If you only have time to add one MCP server this week and your codebase is over 1k files: CodeGraph is the lower-friction install (no API keys, no Docker) and lands the bigger token reduction on architecture questions, which is what most agents waste budget on.
FAQ
Does CodeGraph work with Cursor and Codex CLI, or only Claude Code?
It auto-configures eight clients: Claude Code, Cursor, Codex CLI, opencode, Hermes Agent, Gemini CLI, Antigravity IDE, and Kiro. The interactive installer (codegraph init -i) detects which are present and lets you choose. The MCP server itself is client-agnostic — anything that speaks MCP can connect.
How does CodeGraph compare to Claude Context (Zilliz’s MCP indexer)?
CodeGraph uses a tree-sitter symbol graph in local SQLite. Claude Context uses BM25 + dense embeddings in Milvus. CodeGraph wins on structural questions (“who calls X?”, “what’s the route for Y?”) and zero-infrastructure setup. Claude Context wins on fuzzy semantic questions and recall when you don’t know the symbol name. They’re complementary, and several teams run both.

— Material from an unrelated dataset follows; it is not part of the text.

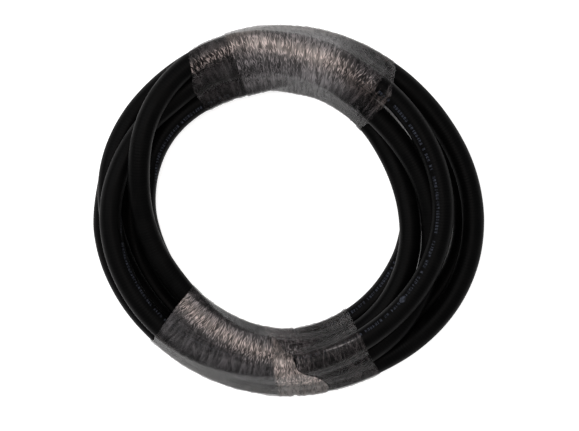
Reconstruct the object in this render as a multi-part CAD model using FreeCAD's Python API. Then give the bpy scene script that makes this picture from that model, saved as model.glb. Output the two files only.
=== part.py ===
import FreeCAD
import Part
import math
import os

Vector = FreeCAD.Vector

# A coil of plain rubber hose, lying flat, held by four bands of clear stretch film.
# Frame: millimetres, +Z up, Z axis through the middle of the coil, Z = 0 is the resting plane.

# ---------------------------------------------------------------- hose section
HOSE_BORE = 12.7
LINER_WALL = 1.2
BRAID_WALL = 0.6
COVER_WALL = 1.35

LINER_RADIUS = HOSE_BORE / 2 + LINER_WALL
BRAID_RADIUS = LINER_RADIUS + BRAID_WALL
COVER_RADIUS = BRAID_RADIUS + COVER_WALL
HOSE_OD = 2 * COVER_RADIUS

# ---------------------------------------------------------------- coil
COIL_MEAN_RADIUS = 131.0
STATIONS_PER_TURN = 24
FIRST_STATION_ANGLE = 120.0
TAIL_LENGTH = 20.0
TAIL_MARGIN = 1.0
ARC_SHARE = 0.45

# ---------------------------------------------------------------- film bands
FILM_THICKNESS = 0.4
FILM_CLEARANCE = 0.35
HULL_DIRECTIONS = 36
SECTION_STEP = 5.0

# Lowest hose surface: the film passes beneath the bundle.
HULL_FLAT = math.cos(math.pi / HULL_DIRECTIONS)
BUNDLE_LIFT = (COVER_RADIUS + 2 * (FILM_THICKNESS + FILM_CLEARANCE)) * HULL_FLAT - COVER_RADIUS

# Each turn runs anticlockwise from the left of the upper wrap: left span, lower wrap, right
# span, upper wrap. A lane is (outward offset from the mean radius, height of the centre), both
# in hose diameters, one for every 15 degrees. The first turn starts late and the last one ends
# early, because both hose ends are tucked under the bundle.
TURNS = [
    # outermost turn: emerges under its neighbour on the left, lies on another on the right
    [
        None, None, None, (1.28, 0.50), (1.54, 0.50), (1.52, 0.50),
        (1.38, 0.50), (1.21, 0.50), (1.13, 0.50), (1.10, 0.50), (1.07, 0.50), (1.08, 0.70),
        (1.16, 0.98), (1.40, 1.22), (1.61, 1.36), (1.67, 1.45), (1.55, 1.48), (1.32, 1.48),
        (1.06, 1.50), (0.92, 1.44), (0.87, 1.25), (0.91, 1.05), (1.00, 0.92), (1.05, 0.92),
    ],
    # crosses the outermost turn, then dives under the top turn and crosses inwards on the right
    [
        (1.07, 1.00), (1.18, 1.15), (1.34, 1.37), (1.40, 1.57), (1.22, 1.57), (0.95, 1.50),
        (0.75, 1.45), (0.65, 1.45), (0.60, 1.45), (0.60, 1.45), (0.60, 1.47), (0.58, 1.58),
        (0.55, 1.80), (0.45, 1.76), (0.20, 1.76), (-0.10, 1.85), (-0.40, 2.00), (-0.70, 2.05),
        (-0.95, 2.10), (-1.05, 2.15), (-0.95, 2.27), (-0.65, 2.41), (-0.35, 2.53), (-0.05, 2.52),
    ],
    # upper outer turn on the left, top middle turn on the right
    [
        (0.25, 2.42), (0.20, 2.35), (0.60, 2.32), (0.90, 2.52), (1.15, 2.60), (1.15, 2.55),
        (1.05, 2.50), (0.90, 2.45), (0.65, 2.50), (0.40, 2.50), (0.20, 2.50), (0.00, 2.58),
        (-0.10, 2.66), (-0.10, 2.70), (0.00, 2.78), (0.10, 2.90), (0.15, 2.95), (0.10, 2.85),
        (0.05, 2.80), (0.05, 2.80), (0.10, 2.80), (0.35, 2.85), (0.60, 2.95), (0.85, 3.05),
    ],
    # topmost turn, from the outside to the inside across the left span
    [
        (1.05, 3.10), (0.90, 3.30), (0.55, 3.40), (0.05, 3.30), (-0.30, 2.90), (-0.58, 2.60),
        (-0.87, 2.40), (-0.93, 2.15), (-0.75, 2.00), (-0.62, 1.88), (-0.50, 1.76), (-0.45, 1.64),
        (-0.45, 1.58), (-0.60, 1.55), (-0.85, 1.55), (-1.12, 1.55), (-1.40, 1.50), (-1.58, 1.25),
        (-1.63, 1.05), (-1.50, 0.85), (-1.33, 0.70), (-1.14, 0.55), (-1.05, 0.50), (-0.66, 0.50),
    ],
    # bottom middle turn, swings out under the outermost one, then in across the upper wrap
    [
        (-0.10, 0.50), (0.00, 0.50), (0.05, 0.50), (0.18, 0.50), (0.28, 0.50), (0.25, 0.50),
        (0.15, 0.50), (0.05, 0.50), (0.06, 0.50), (0.07, 0.50), (0.06, 0.50), (0.07, 0.50),
        (0.25, 0.50), (0.62, 0.50), (1.00, 0.50), (1.25, 0.50), (1.20, 0.50), (0.93, 0.50),
        (0.57, 0.50), (0.20, 0.60), (-0.13, 0.97), (-0.45, 1.35), (-0.80, 1.52), (-0.92, 1.57),
    ],
    # innermost turn, under its neighbours, ends in the right span
    [
        (-0.76, 1.50), (-0.49, 1.50), (-0.31, 1.50), (-0.31, 1.45), (-0.40, 1.35), (-0.62, 1.20),
        (-0.77, 1.10), (-0.89, 1.05), (-0.97, 0.98), (-0.95, 0.90), (-0.93, 0.80), (-1.02, 0.66),
        (-1.12, 0.55), (-1.17, 0.50), (-1.20, 0.50), (-1.17, 0.50), (-1.17, 0.50), None,
        None, None, None, None, None, None,
    ],
]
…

Is CodeGraph really 100% local?
Yes. No API keys, no embeddings, no external services. The graph is a SQLite database in .codegraph/ inside your project. The MCP server runs as a local Node process. Nothing leaves your machine.
Do I need Node.js installed?
No. The native installer (install.sh / install.ps1) bundles its own runtime. If you already have Node, npx @colbymchenry/codegraph works too — both paths land at the same binary.
How does the auto-sync work? Do I need to run codegraph sync manually?
You don’t. A native filesystem watcher (FSEvents on macOS, inotify on Linux, ReadDirectoryChangesW on Windows) catches every file change and re-indexes after a 2-second debounce (tunable). On reconnect, the MCP server does a fast (size, mtime) + content-hash reconciliation. Manual codegraph sync only matters in sandboxed environments where the watcher is disabled.
Are the benchmark numbers reproducible?
Yes. The README publishes the methodology (claude -p Opus 4.7 headless, --strict-mcp-config, 4 runs per arm, median reported), the exact query for each of the 7 repos, and the raw WITH → WITHOUT medians per cell. You can clone any of the benchmark repos at --depth 1 and run the same comparison yourself.
Bottom Line
CodeGraph is the strongest pitch yet for symbol graphs as the structural layer beneath AI coding agents. The benchmark is reproducible, the install story is the lowest friction in MCP code search, and the 21,424 stars in seven days suggest a lot of developers had the same thought: I’m tired of watching Claude Code re-grep the same files.
If your repo is over 1,000 files and you’re paying for an agent’s tool calls, CodeGraph likely pays for itself in this week’s Claude bill. Run it alongside Claude Context for fuzzy recall and you have the closest thing to a complete MCP code-intelligence stack that exists today.
Repo: github.com/colbymchenry/codegraph — Apache 2.0 licensed, 31K stars and gaining ~3K/day.